▶ [What to work on]
Return the lines below that carry the word "Write".

▶ [Information supplied]
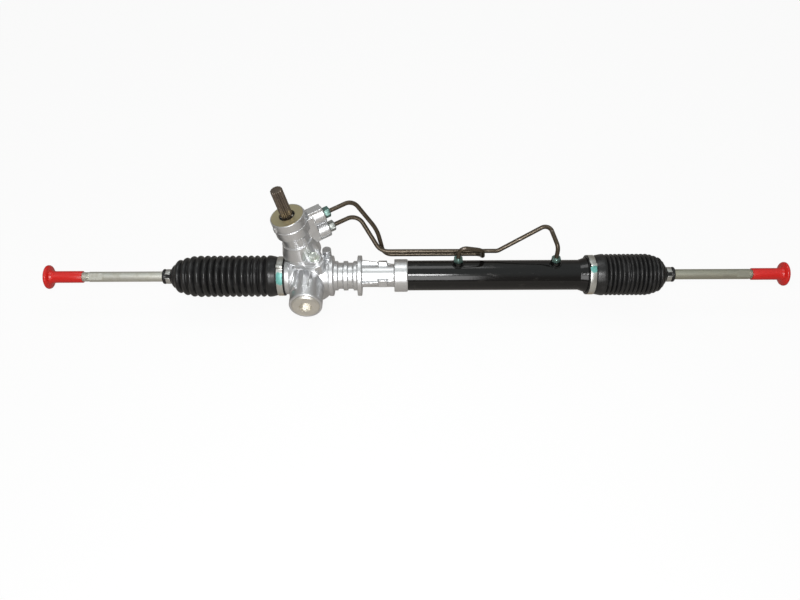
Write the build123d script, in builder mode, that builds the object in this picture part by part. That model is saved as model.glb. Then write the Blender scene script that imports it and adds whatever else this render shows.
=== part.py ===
from build123d import *
import os
from math import acos, atan, ceil, cos, degrees, pi, radians, sin, tan

# Hydraulic power steering rack. Millimetres.
# X runs along the rack, +Z is up and -Y faces the viewer. The origin is on the rack's axis,
# in the middle of the ribbed seat on which the housing clamp sits.

# Clearances
running_gap = 0.05
bore_gap = 0.1
soft_gap = 0.3

# General sizes
rim_chamfer = 1.5
snap_ring_width = 1.3
snap_ring_bite = 0.8
snap_ring_depth = 1.2
snap_ring_opening = 6.0

# Gearing. The pinion leans by its own helix angle, so the rack's teeth are cut square.
pinion_teeth = 7
pinion_lean = 12.0
rack_pitch = 6.7
pressure_angle = 25.0
pinion_tooth_share = 0.6
backlash = 0.2
rack_addendum = 1.3
rack_dedendum = 2.72
tooth_root_gap = 0.35
rack_tip_y = 8.5
pinion_face = 34.0

# Rack bar, its travel from the resting place, and the hydraulic piston
rack_radius = 12.5
travel_left = 52.0
travel_right = 88.0
teeth_reach = 11.0
piston_length = 14.0
piston_end_margin = 1.5
piston_groove_depth = 1.6
piston_ring_width = 3.0
piston_radius = 19.8
piston_relief = 17.0
piston_land_inset = 3.5

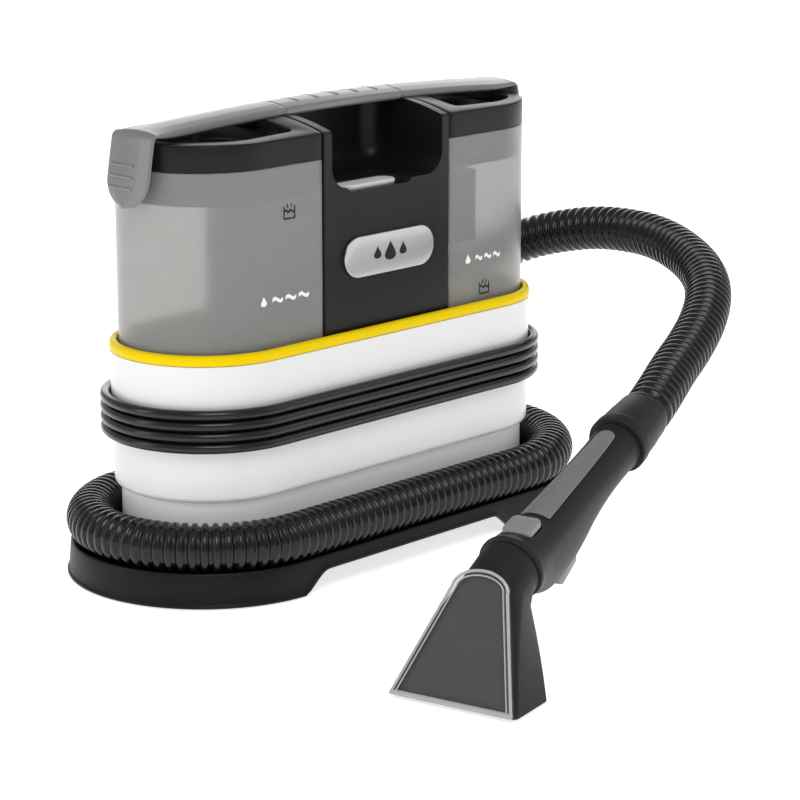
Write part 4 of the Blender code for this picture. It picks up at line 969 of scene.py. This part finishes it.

▶ [Finished task]
Write the build123d script, in builder mode, that builds the object in this picture part by part. That model is saved as model.glb. Then write the Blender scene script that imports it and adds whatever else this render shows.
Write part 4 of the Blender code for this picture. It picks up at line 969 of scene.py. This part finishes it.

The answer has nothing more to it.